Auckland Cup Week is one of New Zealand's major annual thoroughbred racing carnivals and is the country's richest offering stakes. Held in Auckland in early March, the carnival comprises two days of racing and entertainment at Ellerslie Racecourse - Vodafone Derby Day and Barfoot & Thompson Auckland Cup Day.
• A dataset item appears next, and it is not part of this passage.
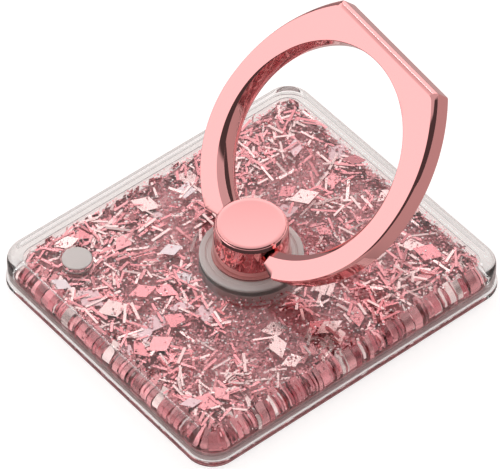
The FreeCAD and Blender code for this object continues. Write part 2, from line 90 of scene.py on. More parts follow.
# %% [markdown]
# ## The camera
# The photograph was taken with a long lens, so the case's edges stay nearly parallel. The camera
# looks down at 47 degrees from the near-left side. The angles, the distance and the focal length come
# from fitting the case's corners and the ring to the photograph.

# %% Camera
FRAME_WIDTH, FRAME_HEIGHT = 500, 469
FOCAL_PIXELS = 4591.8
TARGET = Vector((0, 0, 3.5)) * MM
TARGET_PIXEL = (251.40, 261.66)
CAMERA_DISTANCE = 471.57 * MM
AZIMUTH, ELEVATION, ROLL = (math.radians(angle) for angle in (-39.21, 47.35, -0.32))

back = Vector((math.sin(AZIMUTH) * math.cos(ELEVATION), -math.cos(AZIMUTH) * math.cos(ELEVATION),
               math.sin(ELEVATION)))
level_right = Vector((0, 0, 1)).cross(back).normalized()
level_up = back.cross(level_right)
right = math.cos(ROLL) * level_right + math.sin(ROLL) * level_up
up = math.cos(ROLL) * level_up - math.sin(ROLL) * level_right
ray = (right * (TARGET_PIXEL[0] - FRAME_WIDTH / 2) / FOCAL_PIXELS
       - up * (TARGET_PIXEL[1] - FRAME_HEIGHT / 2) / FOCAL_PIXELS - back)

lens = bpy.data.cameras.new("camera")
lens.sensor_width = 36
lens.lens = FOCAL_PIXELS * lens.sensor_width / FRAME_WIDTH
lens.clip_start = 0.02
lens.clip_end = 20
camera = bpy.data.objects.new("camera", lens)
camera.matrix_world = Matrix.Translation(TARGET - ray * CAMERA_DISTANCE) @ Matrix(
    (right, up, back)).transposed().to_4x4()
bpy.context.scene.collection.objects.link(camera)
bpy.context.scene.camera = camera
bpy.context.scene.view_settings.view_transform = "Standard"
print("lens %.1f mm at %.0f mm" % (lens.lens, CAMERA_DISTANCE / MM))

# %% [markdown]
# ## The light
# Polished metal and glass show what stands round them, so the light is painted as a photographer's
# tent, in the world shader. Bright white walls stand all round between 18 and 44 degrees up, the top
# is dimmer, the side of the camera is open and dark, a grey card stands at the back, and a small lamp
# shines from high up behind. The dark parts are milder for light that comes through clear plastic. A
# lamp object for each wall would do as well, but a tent has no gaps and no hard shadows. The camera
# itself sees plain white.

# %% Helpers for the tent
world = bpy.data.worlds.new("white_tent")
bpy.context.scene.world = world
world.use_nodes = True
sky = world.node_tree
sky.nodes.clear()
towards = add_node(sky, "ShaderNodeTexCoord").outputs["Generated"]


def sine(degrees):
    return math.sin(math.radians(degrees))


def ramp(value, start, stop):
    """0 up to start, 1 from stop on, and smooth between."""
    return add_node(sky, "ShaderNodeMapRange", {"Value": value, "From Min": start, "From Max": stop},
                    interpolation_type="SMOOTHSTEP").outputs[0]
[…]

The carnival was first run in 2006.

Auckland Cup Week's feature races are:

- Group 1 New Zealand Derby, over 2400m for 3 year old thoroughbreds
- Group 1 Group I Bonecrusher New Zealand Stakes, at Weight-for-age over 2000m
- Group 1 Group I Sistema Stakes, over 1200m for 2 year olds
- Group 2 Barfoot & Thompson Auckland Cup, an open handicap over 3200m
- Group 3 Haunui Farm Kings Plate, an open race over 1200m
- Group 3 McKee Family Sunline Vase, over 2100m for 3 year old fillies
- Group 3 Mufhasa Stakes, over 1400m for 3 year olds
- Rangitoto Classic, a special condition race over 1500m

In addition, Auckland Cup Week plays host to additional off-track entertainment including New Zealand's national fashions in the field final, The Ned Prix de Fashion, which will see its winner take home not only the national title, but a trip to Australia to compete in Victoria Racing Club's MYER Fashions on the Field competition as part of the Melbourne Cup Carnival.

The dates for Auckland Cup Week 2021 were Saturday 6 March (Vodafone Derby Day) and Saturday 13 March (Barfoot & Thompson Auckland Cup Day).